Starting at the line that contains "# Steering wheel", reproduce each line exactly up to and including the line that contains "obj.parent = None". Reproduce nothing else.
____
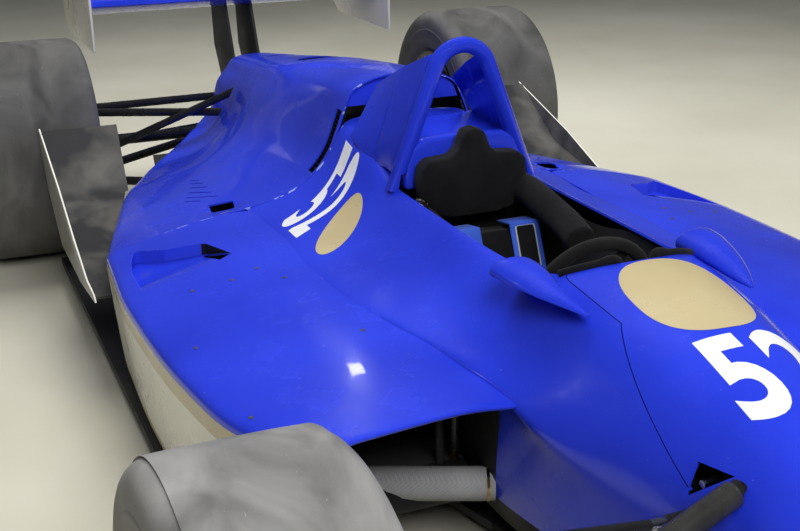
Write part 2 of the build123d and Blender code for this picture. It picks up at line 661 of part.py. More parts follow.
with BuildPart() as front_suspension:
    rod((1590, 90, 395), (1366, 760, 448), 10)
    rod((1450, 112, 392), (1362, 758, 448), 11)
    rod((1150, 120, 120), (1354, 760, 200), 12)
    rod((1590, 90, 130), (1366, 760, 200), 12)
    for z in (UPPER_EYE_Z, LOWER_EYE_Z):
        with BuildSketch(Plane.XY.offset(z)):
            with Locations((FRONT_AXLE_X, KINGPIN_Y)):
                Circle(EYE_R)
        extrude(amount=EYE_HEIGHT)
    for z in (UPPER_EYE_Z, LOWER_EYE_Z):
        with BuildSketch(Plane.XY.offset(z - 5)):
            with Locations((FRONT_AXLE_X, KINGPIN_Y)):
                Circle(KINGPIN_R + KINGPIN_CLEARANCE)
        extrude(amount=EYE_HEIGHT + 10, mode=Mode.SUBTRACT)
    add(hull.part, mode=Mode.SUBTRACT)
    add(nose_cone.part, mode=Mode.SUBTRACT)
    add(front_push_rod.part)
save_pair(front_suspension.part, "front_suspension")

# Rear suspension: upper and lower wishbones and a toe link, from the gearbox, and a push rod
# that ends at the cover. Columns: inner end, outer end, radius.
REAR_RODS = [
    ((-1330, 60, 424), (-1466, 665, 452), 13),
    ((-1650, 60, 424), (-1504, 665, 452), 13),
    ((-1130, 60, 224), (-1464, 665, 230), 14),
    ((-1740, 60, 290), (-1506, 665, 230), 14),
    ((-1790, 40, 300), (-1606, 665, 298), 10),
]
with BuildPart() as rear_push_rod:
    rod((-1296, 150, 513), (-1485, 665, 274), 12)
    add(cover_skin.part, mode=Mode.SUBTRACT)

with BuildPart() as rear_suspension:
    add(rear_push_rod.part)
    for inner, outer, radius in REAR_RODS:
        rod(inner, outer, radius)
    add(gearbox.part, mode=Mode.SUBTRACT)
    add(engine_cover.part, mode=Mode.SUBTRACT)
    add(rear_upright.part, mode=Mode.SUBTRACT)
save_pair(rear_suspension.part, "rear_suspension")


# Wheels and slick tyres, turned about their axles
def wheel_parts(axle_x, radius, centre_y, half_tread, web_y, hub_y, shaft_y, shaft_r, disc_y):
    """A spoked rim with its hub, shaft and brake disc, and the tyre on it."""
    inner, outer = centre_y - half_tread + 10, centre_y + half_tread - 10
    side, far_side = centre_y - half_tread, centre_y + half_tread
    axle = Axis((axle_x, 0, radius), (0, 1, 0))
    with BuildPart() as rim:
        with BuildSketch(Plane.YZ.offset(axle_x)):
            with BuildLine():
                Polyline(*[(y, radius + r) for y, r in (
                    (inner, 203), (inner + 7, 203), (inner + 14, BEAD_R), (outer - 14, BEAD_R),
                    (outer - 7, 203), (outer, 203), (outer - 4, 177), (web_y + 10, 170),
                    (web_y + 22, 64), (web_y + 34, 58), (web_y + 34, 0), (shaft_y, 0),
                    (shaft_y, shaft_r), (hub_y, shaft_r), (hub_y, 48), (web_y - 20, 50),
                    (web_y - 2, 64), (web_y - 12, 168), (inner + 4, 177))], close=True)
            make_face()
        revolve(axis=axle)
        with BuildSketch(Plane.XZ.offset(-web_y)):
            with Locations((axle_x, radius)):
                with PolarLocations(0, 10):
                    with BuildLine():
                        Polyline((78, -9), (152, -26), (158, 0), (152, 26), (78, 9), close=True)
                    make_face()
        extrude(amount=44, both=True, mode=Mode.SUBTRACT)
        with BuildSketch(Plane.XZ.offset(-disc_y)):
            with Locations((axle_x, radius)):
                Circle(142)
        extrude(amount=-14)
        with BuildSketch(Plane.XZ.offset(-(web_y + 34))):
            with Locations((axle_x, radius)):
                RegularPolygon(32, 6)
        extrude(amount=-22)
    with BuildPart() as tyre:
        with BuildSketch(Plane.YZ.offset(axle_x)):
            with BuildLine():
                FilletPolyline(*[(y, radius + r) for y, r in (
                    (inner + 14, BEAD_R), (inner + 7, 204), (side, 226), (side, radius),
                    (far_side, radius), (far_side, 226), (outer - 7, 204), (outer - 14, BEAD_R))],
                    radius=(0, 0, 14, 42, 42, 14, 0, 0), close=True)
            make_face()
        revolve(axis=axle)
    return rim.part, tyre.part


front_rim, front_tyre = wheel_parts(FRONT_AXLE_X, FRONT_TYRE_R, FRONT_TYRE_Y, FRONT_HALF_TREAD,
                                    890, 806, 752, SPINDLE_R, 812)
save_pair(front_rim, "front_wheel")
save_pair(front_tyre, "front_tyre")
rear_rim, rear_tyre = wheel_parts(REAR_AXLE_X, REAR_TYRE_R, REAR_TYRE_Y, REAR_HALF_TREAD,
                                  868, 698, OUTPUT_FLANGE_Y + 1, SPINDLE_R, 712)
save_pair(rear_rim, "rear_wheel")
save_pair(rear_tyre, "rear_tyre")

# Steering wheel on its column, and the rack with its track rods
with BuildPart() as steering_wheel:
    with Locations(column_plane):
        Torus(122, 13)
    with BuildSketch(column_plane):
        with PolarLocations(0, 3, start_angle=90):
            with Locations((60, 0)):
                Rectangle(104, 24)
        Circle(34)
    extrude(amount=3, both=True)
    with BuildSketch(column_plane):
        Circle(COLUMN_R)
    extrude(amount=column_length)
save(steering_wheel.part, "steering_wheel")

with BuildPart() as steering_rack:
    rod((RACK_X, -225, RACK_Z), (RACK_X, 225, RACK_Z), 13)
    for side in (-1, 1):
        rod((RACK_X, side * 213, RACK_Z), (RACK_X, side * KINGPIN_Y, TRACK_ROD_Z), 9)
        rod((RACK_X, side * KINGPIN_Y, TRACK_ROD_Z - 9), (RACK_X, side * KINGPIN_Y, TRACK_ROD_Z + 9),
            ROD_EYE_R)
    for side in (-1, 1):
        with BuildSketch(Plane.XY.offset(TRACK_ROD_Z - 16)):
            with Locations((RACK_X, side * KINGPIN_Y)):
                Circle(ROD_PIN_R + 5.5)
        extrude(amount=32, mode=Mode.SUBTRACT)
save(steering_rack.part, "steering_rack")
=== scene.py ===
# %% [markdown]
# # An open wheel racing car, dressed over its construction model
# The construction model gives every piece its place and every joint its axis. This lesson adds
# what the eye sees: painted skins with soft highlights, worn slicks, padding, webbing, seams.
# All lengths are metres, +X points forwards, +Y to the driver's left and +Z up.

# %% Load the frame
import bmesh
import bpy
import json
import math
from mathutils import Matrix, Vector
from mathutils.bvhtree import BVHTree

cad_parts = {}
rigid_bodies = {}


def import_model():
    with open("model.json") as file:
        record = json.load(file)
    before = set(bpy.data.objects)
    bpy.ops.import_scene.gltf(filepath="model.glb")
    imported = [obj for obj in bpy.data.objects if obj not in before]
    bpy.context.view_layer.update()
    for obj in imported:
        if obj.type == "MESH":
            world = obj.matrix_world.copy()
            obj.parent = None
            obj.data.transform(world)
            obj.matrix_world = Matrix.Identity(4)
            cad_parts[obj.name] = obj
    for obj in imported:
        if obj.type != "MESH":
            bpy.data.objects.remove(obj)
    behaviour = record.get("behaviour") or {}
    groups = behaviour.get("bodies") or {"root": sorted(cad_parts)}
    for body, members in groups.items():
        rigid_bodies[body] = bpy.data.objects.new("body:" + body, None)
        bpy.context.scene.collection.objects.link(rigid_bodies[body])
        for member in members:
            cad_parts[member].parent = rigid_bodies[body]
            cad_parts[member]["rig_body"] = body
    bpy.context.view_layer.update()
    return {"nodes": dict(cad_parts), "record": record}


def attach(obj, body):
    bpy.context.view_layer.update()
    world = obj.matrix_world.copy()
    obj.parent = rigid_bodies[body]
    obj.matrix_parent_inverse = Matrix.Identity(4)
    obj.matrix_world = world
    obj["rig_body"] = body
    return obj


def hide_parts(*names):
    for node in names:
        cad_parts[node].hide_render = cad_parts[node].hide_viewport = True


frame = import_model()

nodes = frame["nodes"]
SIDES = (("left", 1), ("right", -1))

# %% [markdown]
# ## The camera
# The photograph looks down over the car's front right corner. The camera could be turned by
# hand until the picture fits, but its position was worked out from the known sizes of the
# tyres, the wheelbase and the rear wing, so it is placed by numbers and fits everywhere.

# %% Camera
CAMERA_PLACE = Vector((2.55855, -1.1759, 1.32994))
CAMERA_YAW, CAMERA_PITCH, CAMERA_ROLL = 2.751, 0.3471, -0.0128
FOCAL_PIXELS, PHOTO_WIDTH, SENSOR_WIDTH = 1234.25, 800, 36.0


def camera_matrix(place, yaw, pitch, roll):
    """Columns are the camera's right, up and backward directions."""
    ahead = Vector((math.cos(pitch) * math.cos(yaw), math.cos(pitch) * math.sin(yaw), -math.sin(pitch)))
    level = Vector((math.sin(yaw), -math.cos(yaw), 0))
    upright = level.cross(ahead)
    right = level * math.cos(roll) + upright * math.sin(roll)
    up = upright * math.cos(roll) - level * math.sin(roll)
    return Matrix.Translation(place) @ Matrix((right, up, -ahead)).transposed().to_4x4()


bpy.ops.object.camera_add()
camera = bpy.context.object
camera.matrix_world = camera_matrix(CAMERA_PLACE, CAMERA_YAW, CAMERA_PITCH, CAMERA_ROLL)
camera.data.lens = FOCAL_PIXELS / PHOTO_WIDTH * SENSOR_WIDTH
camera.data.sensor_width = SENSOR_WIDTH
bpy.context.scene.camera = camera
print("lens", round(camera.data.lens, 2), "mm")

# %% [markdown]
# ## The studio
# Glossy paint is judged by what it mirrors. One bright sky over everything would leave no dark
# paint at all, so the room is a pale floor under large soft lamps that the paint doesn't
# mirror, and a few small ones that it does: they draw the glints.

# %% Floor and lamps
bpy.ops.mesh.primitive_plane_add(size=120)
floor = bpy.context.object
floor.name = "floor"

LAMP_AIM = Vector((0.3, 0, 0.3))
LAMPS = [
    # name, place, size, power, whether it shows in reflections
    ("lamp_tail", (-2.6, 0.6, 4.6), 3.4, 285, False),
    ("lamp_front", (4.6, -0.7, 4.4), 3.0, 310, False),
    ("lamp_left", (1.0, 4.8, 3.4), 3.0, 60, False),
    ("glint_tail", (-3.4, 0.5, 3.2), 0.16, 1.6, True),
    ("glint_right", (-1.2, -3.6, 3.0), 0.16, 1.8, True),
    ("glint_left", (0.8, 3.4, 2.8), 0.16, 1.8, True),
]
for lamp_name, place, size, power, in_reflections in LAMPS:
    bpy.ops.object.light_add(type="AREA", location=place)
    lamp = bpy.context.object
    lamp.name = lamp_name
    lamp.data.size = size
    lamp.data.energy = power
    lamp.visible_glossy = in_reflections
    lamp.rotation_euler = (LAMP_AIM - Vector(place)).to_track_quat("-Z", "Y").to_euler()
world = bpy.data.worlds.new("studio")
bpy.context.scene.world = world
world.use_nodes = True
world.node_tree.nodes["Background"].inputs[0].default_value = (0.72, 0.76, 0.86, 1)
world.node_tree.nodes["Background"].inputs[1].default_value = 0.11
bpy.context.scene.view_settings.view_transform = "Standard"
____
Output of the task:
# Steering wheel on its column, and the rack with its track rods
with BuildPart() as steering_wheel:
    with Locations(column_plane):
        Torus(122, 13)
    with BuildSketch(column_plane):
        with PolarLocations(0, 3, start_angle=90):
            with Locations((60, 0)):
                Rectangle(104, 24)
        Circle(34)
    extrude(amount=3, both=True)
    with BuildSketch(column_plane):
        Circle(COLUMN_R)
    extrude(amount=column_length)
save(steering_wheel.part, "steering_wheel")

with BuildPart() as steering_rack:
    rod((RACK_X, -225, RACK_Z), (RACK_X, 225, RACK_Z), 13)
    for side in (-1, 1):
        rod((RACK_X, side * 213, RACK_Z), (RACK_X, side * KINGPIN_Y, TRACK_ROD_Z), 9)
        rod((RACK_X, side * KINGPIN_Y, TRACK_ROD_Z - 9), (RACK_X, side * KINGPIN_Y, TRACK_ROD_Z + 9),
            ROD_EYE_R)
    for side in (-1, 1):
        with BuildSketch(Plane.XY.offset(TRACK_ROD_Z - 16)):
            with Locations((RACK_X, side * KINGPIN_Y)):
                Circle(ROD_PIN_R + 5.5)
        extrude(amount=32, mode=Mode.SUBTRACT)
save(steering_rack.part, "steering_rack")
=== scene.py ===
# %% [markdown]
# # An open wheel racing car, dressed over its construction model
# The construction model gives every piece its place and every joint its axis. This lesson adds
# what the eye sees: painted skins with soft highlights, worn slicks, padding, webbing, seams.
# All lengths are metres, +X points forwards, +Y to the driver's left and +Z up.

# %% Load the frame
import bmesh
import bpy
import json
import math
from mathutils import Matrix, Vector
from mathutils.bvhtree import BVHTree

cad_parts = {}
rigid_bodies = {}


def import_model():
    with open("model.json") as file:
        record = json.load(file)
    before = set(bpy.data.objects)
    bpy.ops.import_scene.gltf(filepath="model.glb")
    imported = [obj for obj in bpy.data.objects if obj not in before]
    bpy.context.view_layer.update()
    for obj in imported:
        if obj.type == "MESH":
            world = obj.matrix_world.copy()
            obj.parent = None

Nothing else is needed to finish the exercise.